Sydney Jenkins says it happens to her all the time — as we found out when she caught some rays at the park. Almost immediately, a man took out his cellphone and started snapping away.
But what the peepers didn’t know is that Inside Edition had a team of producers scattered throughout the park, ready to catch them in the act.
Investigative producer Josh Bernstein stood right over one man’s shoulder, with a perfect view of his phone.
“Excuse me, sir. Why were you taking pictures of that girl without her knowing?” Bernstein asked him.
“Uh, I don't know,” the man responded.
“Do you think that’s appropriate?” Bernstein asked.
“Uh, no,” he said.
When asked to show him the pictures and delete them, the man said, “Sure,” and we watched him delete them.
Moments later, Inside Edition watched another man with a high-speed camera and a telephoto lens taking pictures of women throughout the park, including Jenkins.
A parkgoer says he witnessed it all unfold.

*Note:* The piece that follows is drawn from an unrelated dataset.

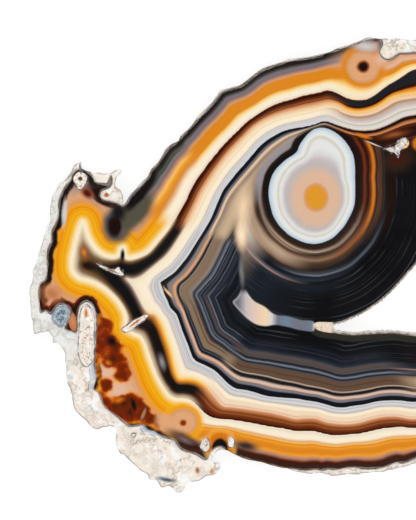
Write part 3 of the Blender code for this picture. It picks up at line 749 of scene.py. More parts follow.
# %% Palette and node helper
TINTS = {
    "ink": (11, 11, 14), "jet": (20, 16, 15), "soot": (35, 29, 27), "peat": (50, 33, 24),
    "umber": (56, 39, 28), "bistre": (82, 58, 40), "brown": (104, 76, 55), "cocoa": (90, 73, 67),
    "bark": (108, 76, 38), "maroon": (34, 10, 4), "oxblood": (66, 20, 5), "chestnut": (100, 36, 4),
    "garnet": (122, 34, 3), "rust": (158, 58, 4), "russet": (112, 52, 22), "sienna": (156, 86, 42),
    "copper": (192, 119, 72), "terracotta": (205, 140, 95), "apricot": (224, 166, 120),
    "peach": (240, 201, 156), "shell": (246, 214, 174), "cream": (250, 234, 202),
    "milk": (252, 239, 214), "bone": (238, 221, 201), "fog": (212, 207, 203),
    "pearl": (217, 216, 215), "haze": (206, 208, 212), "steel": (172, 174, 180),
    "slate": (114, 118, 130), "dusk": (84, 91, 102), "storm": (68, 71, 76), "navy": (42, 47, 59),
    "midnight": (26, 31, 39), "abyss": (16, 18, 23), "violet": (129, 104, 102),
    "mauve": (151, 117, 107), "rose": (172, 132, 115), "blush": (229, 184, 158),
    "clay": (216, 155, 104), "saffron": (241, 160, 10), "amber": (238, 158, 50),
    "honey": (228, 134, 20), "marigold": (216, 117, 15), "ochre": (219, 137, 36),
    "yolk": (244, 181, 26), "gold": (247, 194, 98), "straw": (252, 219, 149),
    "sand": (222, 204, 164), "tan": (205, 175, 147), "biscuit": (190, 164, 136),
    "fawn": (170, 143, 120), "taupe": (140, 126, 118), "khaki": (128, 110, 84), "moss": (84, 80, 66),
    "grey": (122, 120, 118), "putty": (190, 181, 174), "lilac": (201, 190, 190),
    "rind": (150, 142, 134), "loam": (140, 112, 92), "olive": (44, 42, 35), "ember": (205, 118, 25),
    "glow": (236, 122, 20), "white": (230, 230, 229), "frost": (208, 220, 226),
    "sky": (184, 201, 215), "sea": (110, 131, 150), "chalk": (248, 246, 242),
    "plaster": (240, 230, 218), "mist": (224, 228, 226),
    "core": (224, 152, 42), "halo": (223, 184, 155), "halo_rim": (206, 184, 170),
    "ash": (192, 184, 182), "pewter": (150, 145, 149), "sandstone": (187, 165, 131),
    "lens": (225, 199, 184), "lens_rim": (216, 212, 208), "flame": (250, 205, 150),
    "biscuit_white": (246, 234, 220), "celadon": (215, 211, 196),
}


def tint(name, shade=1.0):
    """A named colour as linear light with full opacity, made darker or lighter by a factor."""
    screen = np.array(TINTS[name]) / 255
    linear = np.where(screen <= 0.04045, screen / 12.92, ((screen + 0.055) / 1.055) ** 2.4)
    return (*np.minimum(linear * shade, 1).tolist(), 1.0)


class Drawing:
    """A node tree, and short ways to add to it. Most of them return the new node's output."""

    def __init__(self, tree):
        self.tree = tree

    def link(self, value, socket):
        """Joins a socket to another, or sets it where the value is a plain one."""
        if isinstance(value, bpy.types.NodeSocket):
            self.tree.links.new(value, socket)
        else:
            socket.default_value = value

    def read(self, name):
        """One of the numbers kept at the mesh's points."""
        node = self.tree.nodes.new("ShaderNodeAttribute")
        node.attribute_name = name
        return node.outputs["Fac"]

    def calc(self, operation, *values):
        """A sum of one step, such as MULTIPLY or MAXIMUM."""
        node = self.tree.nodes.new("ShaderNodeMath")
        node.operation = operation
        for value, socket in zip(values, node.inputs):
            self.link(value, socket)
        return node.outputs[0]

    def times(self, one, other):
        """Two numbers multiplied."""
        return self.calc("MULTIPLY", one, other)

    def sway(self, noise, reach, base):
        """The base moved up and down by noise round its middle, over the reach in all."""
        return self.calc("MULTIPLY_ADD", self.calc("SUBTRACT", noise, 0.5), reach, base)

    def between(self, value, low, high, start=0.0, end=1.0):
        """A smooth step from start to end as the value goes from low to high."""
        node = self.tree.nodes.new("ShaderNodeMapRange")
        node.interpolation_type = "SMOOTHSTEP"
        for key, given in (("Value", value), ("From Min", low), ("From Max", high), ("To Min", start),
                           ("To Max", end)):
            self.link(given, node.inputs[key])
        return node.outputs["Result"]

    def ramp(self, factor, stops):
        """A colour ramp from colour names by their places, in percent of the way along."""
        node = self.tree.nodes.new("ShaderNodeValToRGB")
        elements = node.color_ramp.elements
        elements.remove(elements[1])
        for index, (percent, name) in enumerate(stops.items()):
            element = elements[0] if index == 0 else elements.new(percent / 100)
            element.position = percent / 100
            element.color = tint(name)
        self.link(factor, node.inputs["Fac"])
        return node.outputs["Color"]

    def mix(self, factor, low, high, kind="MIX"):
        """Two colours mixed, or multiplied, added and so on."""
        node = self.tree.nodes.new("ShaderNodeMix")
        node.data_type = "RGBA"
        node.blend_type = kind
        sockets = [socket for socket in node.inputs if socket.enabled]
        for value, socket in zip((factor, low, high), sockets):
            self.link(value, socket)
        return next(socket for socket in node.outputs if socket.enabled)

    def noise(self, place, scale, detail=2.0, roughness=0.5, dimensions="3D"):
        """Noise whose lumps are about one over the scale across, from 0 to 1."""
        node = self.tree.nodes.new("ShaderNodeTexNoise")
        node.noise_dimensions = dimensions
        self.link(place, node.inputs["W" if dimensions == "1D" else "Vector"])
        node.inputs["Scale"].default_value = scale
        node.inputs["Detail"].default_value = detail
        node.inputs["Roughness"].default_value = roughness
        return node.outputs["Fac"]

    def vector(self, operation, *values):
        """The same as calc, for three numbers at once."""
        node = self.tree.nodes.new("ShaderNodeVectorMath")
        node.operation = operation
        sockets = [socket for socket in node.inputs if socket.enabled]
        for value, socket in zip(values, sockets):
            self.link(value, socket)
        return next(socket for socket in node.outputs if socket.enabled)

    def place(self):
        """The point itself, in the object's own metres."""
        return self.tree.nodes.new("ShaderNodeTexCoord").outputs["Object"]

    def parts(self, place):
        """A point's three numbers, by the names X, Y and Z."""
        node = self.tree.nodes.new("ShaderNodeSeparateXYZ")
        self.link(place, node.inputs[0])
        return node.outputs

    def drawn_place(self, warp):
        """The point in millimetres as the outlines were drawn, moved about a little by noise."""
        place = self.place()
        flat = self.vector("MULTIPLY_ADD", place, (1000.0, 1000.0, 0.0), (*CENTRE, 0.0))
        one = self.noise(place, 450.0, 2.0)
        other = self.noise(self.vector("ADD", place, (3.0, 5.0, 0.0)), 450.0, 2.0)
        across = self.calc("MULTIPLY_ADD", one, warp, -0.5 * warp)
        up = self.calc("MULTIPLY_ADD", other, warp, -0.5 * warp)
        stir = self.tree.nodes.new("ShaderNodeCombineXYZ")
        self.link(across, stir.inputs["X"])
        self.link(up, stir.inputs["Y"])
        return self.vector("ADD", flat, stir.outputs["Vector"])

    def bump(self, height, strength, reach):
        """A normal tilted as if the surface rose and fell by the height times the reach, in metres."""
        node = self.tree.nodes.new("ShaderNodeBump")
        node.inputs["Strength"].default_value = strength
        node.inputs["Distance"].default_value = reach
        self.link(height, node.inputs["Height"])
        return node.outputs["Normal"]

    def use(self, group, **given):
        """A node group placed in the tree, with its inputs set by name. Returns the node."""
        node = self.tree.nodes.new("ShaderNodeGroup")
        node.node_tree = group
        for key, value in given.items():
            self.link(value, node.inputs[key.replace("_", " ")])
        return node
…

“There was a guy taking a picture of someone behind me with a big camera lens, and I turned around to see what he was taking a picture of and it happened to be this lovely young woman here and I thought it was absolutely disgusting,” the witness said.
Before he could walk away, Jenkins tried to speak to the guy.
“I don't even want you to apologize. I just want you to delete the pictures,” Jenkins said.
When questioned if it was appropriate, the photographer said, “I’m taking pictures of everybody.”
“They go from pulling out their phones to pulling out their cameras — expensive, high-end — and you don’t know why and you don't feel safe,” Jenkins said.
Although it may be creepy to secretly photograph people in public, it is not illegal.